Die fortschreitende Digitalisierung prägt unseren Alltag. Digitale Barrierefreiheit schafft nicht nur einen gleichberechtigten Zugang für alle Menschen, sondern führt zu intuitiven Lösungen, von denen alle profitieren. Für Unternehmen lohnt sich Barrierefreiheit gleich mehrfach: Sie erreichen mehr Menschen und ihr Image verbessert sich. Denn viele Kunden achten heute darauf, ob sich Unternehmen sozial engagieren. Und noch ein praktischer Pluspunkt: Barrierefreie Websites werden von Google und Co. besser gefunden. Logisch eigentlich – Suchmaschinen sind ja quasi „blind“ und finden sich auf gut strukturierten Seiten besser zurecht.
Was hat dazu geführt, dass so viele Websites nicht barrierefrei sind?
Die weit verbreitete Nutzung von Frameworks, Templates und Website-Baukästen – das Ergebnis sind optisch ansprechende Websites, die technisch aber teilweise Barrieren aufweisen. Ein weiteres Problem liegt in der Trennung der Disziplinen. Viele Designer haben wenig Bezug zum Programmieren und möchten sich damit auch nicht beschäftigen. Dabei wäre ein grundlegendes Verständnis wichtig – schließlich bestehen alle digitalen Produkte am Ende aus Code. In der Praxis wird die Verantwortung für Barrierefreiheit oft zwischen Abteilungen hin- und hergeschoben. Künftig sollte es das Ziel sein, dass alle Beteiligten sich entsprechend einbringen, um ihren Teil der Barrierefreiheit zu prüfen und zu gewährleisten.
Welche Ressourcen können Sie Berufstätigen und Unternehmen empfehlen, wenn es darum geht, sich in Sachen Barrierefreiheit weiterzubilden?
Eine hilfreiche Plattform ist das A11y Collective, das einen gut strukturierten Einstieg in die Thematik bietet. Die Plattform vermittelt Grundlagenwissen in kompakten Einheiten und deckt dabei alle relevanten Bereiche ab – von Design über Code bis hin zu Content. Die Inhalte sind verständlich aufbereitet und die Kosten überschaubar.

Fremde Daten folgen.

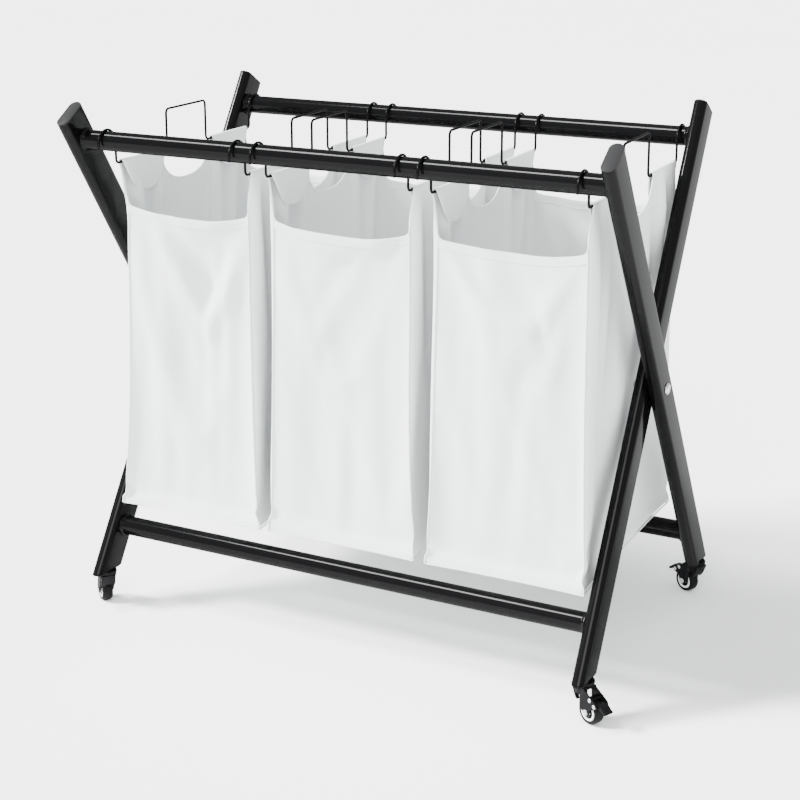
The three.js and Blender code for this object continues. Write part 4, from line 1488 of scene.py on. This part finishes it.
class SORTER_OT_stage(bpy.types.Operator):
    """Lay the floor and set the lights and the camera"""

    bl_idname = "sorter.stage"
    bl_label = "Floor, Lights and Camera"

    def execute(self, context):
        stage = settings("stage")
        floor = bpy.data.meshes.new("floor")
        ring = [(x, y, 0.0) for x, y in circle(FLOOR_RADIUS, 96)]
        floor.from_pydata(ring, [], [tuple(range(len(ring)))])
        floor_piece = loose_object("floor", floor)
        floor.materials.append(grained("floor_paper", stage.floor, (0.75, 0.85), grain=60.0, patch=0.6,
                                       bump=0.01))
        world = bpy.data.worlds.new("studio")
        world.use_nodes = True
        sky = world.node_tree.nodes["Background"]
        sky.inputs["Color"].default_value = (0.97, 0.995, 1.0, 1.0)
        sky.inputs["Strength"].default_value = stage.sky
        context.scene.world = world
        for name, place, share, spread in LIGHTS:
            soft_sun(name, place, stage.key * share, spread)
        view = bpy.data.cameras.new("camera")
        view.sensor_width = 36.0
        view.lens = stage.lens
        view.shift_x, view.shift_y = CAMERA_SHIFT
        made = bpy.data.objects.new("camera", view)
        context.scene.collection.objects.link(made)
        heading, tilt, roll = (math.radians(turn) for turn in (CAMERA_HEADING, CAMERA_TILT, CAMERA_ROLL))
        turn = Matrix.Rotation(heading, 4, "Z") @ Matrix.Rotation(math.pi / 2 + tilt, 4, "X")
        made.matrix_world = Matrix.Translation(CAMERA_PLACE) @ turn @ Matrix.Rotation(roll, 4, "Z")
        context.scene.camera = made
        return {"FINISHED"}


# ---------- panel ----------
OPERATORS = (SORTER_OT_stage, SORTER_OT_legs, SORTER_OT_bars, SORTER_OT_pivots, SORTER_OT_casters,
             SORTER_OT_hangers, SORTER_OT_bags)
SETTINGS = {"frame": SorterFrameSettings, "casters": SorterCasterSettings, "fabric": SorterFabricSettings,
            "stage": SorterStageSettings}


class SORTER_PT_parts(bpy.types.Panel):
    """Lists what can be built, and its sizes and colours"""

    bl_idname = "SORTER_PT_parts"
    bl_label = "Laundry Sorter"
    bl_space_type = "VIEW_3D"
    bl_region_type = "UI"
    bl_category = "Sorter"

    def draw(self, context):
        for operator in OPERATORS:
            self.layout.operator(operator.bl_idname)
        for name, kind in SETTINGS.items():
            box = self.layout.box()
            box.label(text=name.capitalize())
            for field in kind.__annotations__:
                box.prop(settings(name), field)


def register():
    for kind in (*SETTINGS.values(), *OPERATORS, SORTER_PT_parts):
        bpy.utils.register_class(kind)
    for name, kind in SETTINGS.items():
        setattr(bpy.types.Scene, f"sorter_{name}", bpy.props.PointerProperty(type=kind))


def unregister():
    for name in SETTINGS:
        delattr(bpy.types.Scene, f"sorter_{name}")
    for kind in reversed((*SETTINGS.values(), *OPERATORS, SORTER_PT_parts)):
        bpy.utils.unregister_class(kind)


def main():
    register()
    for operator in OPERATORS:
        family, action = operator.bl_idname.split(".")
        getattr(getattr(bpy.ops, family), action)()


if __name__ == "__main__":
    main()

LinkedIn ist eine weitere Quelle für aktuelle Entwicklungen im Bereich Barrierefreiheit. Über den Suchbegriff „a11y“ findet man Expert*innen, die über Neuerungen berichten und Einblicke in Fachkonferenzen teilen. Die Plattform bietet zudem Zugang zu kostenlosen Webinaren und ermöglicht den Austausch in spezialisierten Gruppen und Communities.

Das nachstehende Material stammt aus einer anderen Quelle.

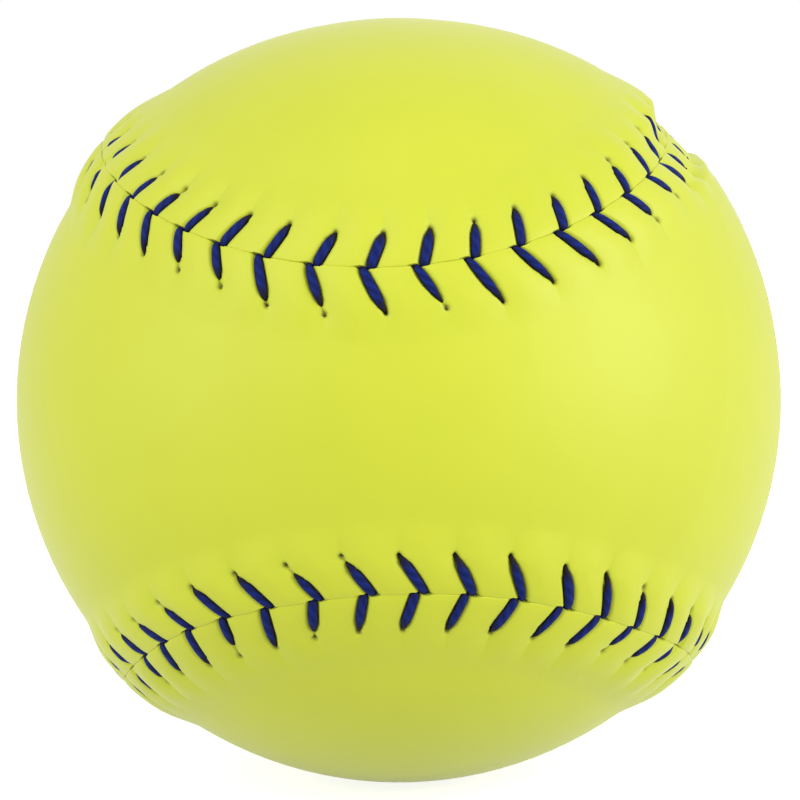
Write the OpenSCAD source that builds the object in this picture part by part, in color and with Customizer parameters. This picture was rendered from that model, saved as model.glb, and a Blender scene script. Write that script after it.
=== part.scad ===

Die Checkliste von Intopia ermöglicht es, alle relevanten Aspekte der Barrierefreiheit systematisch zu testen und umzusetzen – von der Entwicklung bis zum UX-Design.
Barrierefreiheit geht uns alle an und jeder kann irgendwann darauf angewiesen sein.“
Welche Tools haben sich in Ihrer Praxis als besonders hilfreich erwiesen?
Interessant sind die „Accessibility Personas“ von gov.uk. Das sind sieben Browser-Profile, die verschiedene Einschränkungen simulieren. So kann man direkt testen, wie die eigene Website für Menschen mit unterschiedlichen Bedürfnissen funktioniert. Accessible Insights ist ein Browser-Tool, das wie eine interaktive Checkliste funktioniert. Es führt Schritt für Schritt durch verschiedene Tests zur Barrierefreiheit. Dabei zeigt es direkt auf der Website an, wo Probleme liegen. Die gefundenen Fehler lassen sich einfach mit dem Team über eine Zusammenfassung teilen.
Ein Blick in die Technik-Geschichte zeigt:
Viele Funktionen, die wir heute ganz selbstverständlich nutzen, wurden ursprünglich für Menschen mit Behinderungen entwickelt. Nehmen wir die Spracherkennung und Sprachsteuerung: Zunächst war sie für Menschen gedacht, die keine Tastatur bedienen können – inzwischen sprechen wir alle mit unseren Geräten. Textnachrichten entstanden als Lösung für Hör- und Sprachbehinderte. Heute sind sie zu einem unverzichtbaren Teil unserer täglichen Kommunikation geworden. Oder Untertitel: Ein Muss für Gehörlose, aber auch ideal zum Sprachenlernen oder wenn man in einer lauten Umgebung Videos ansehen möchte.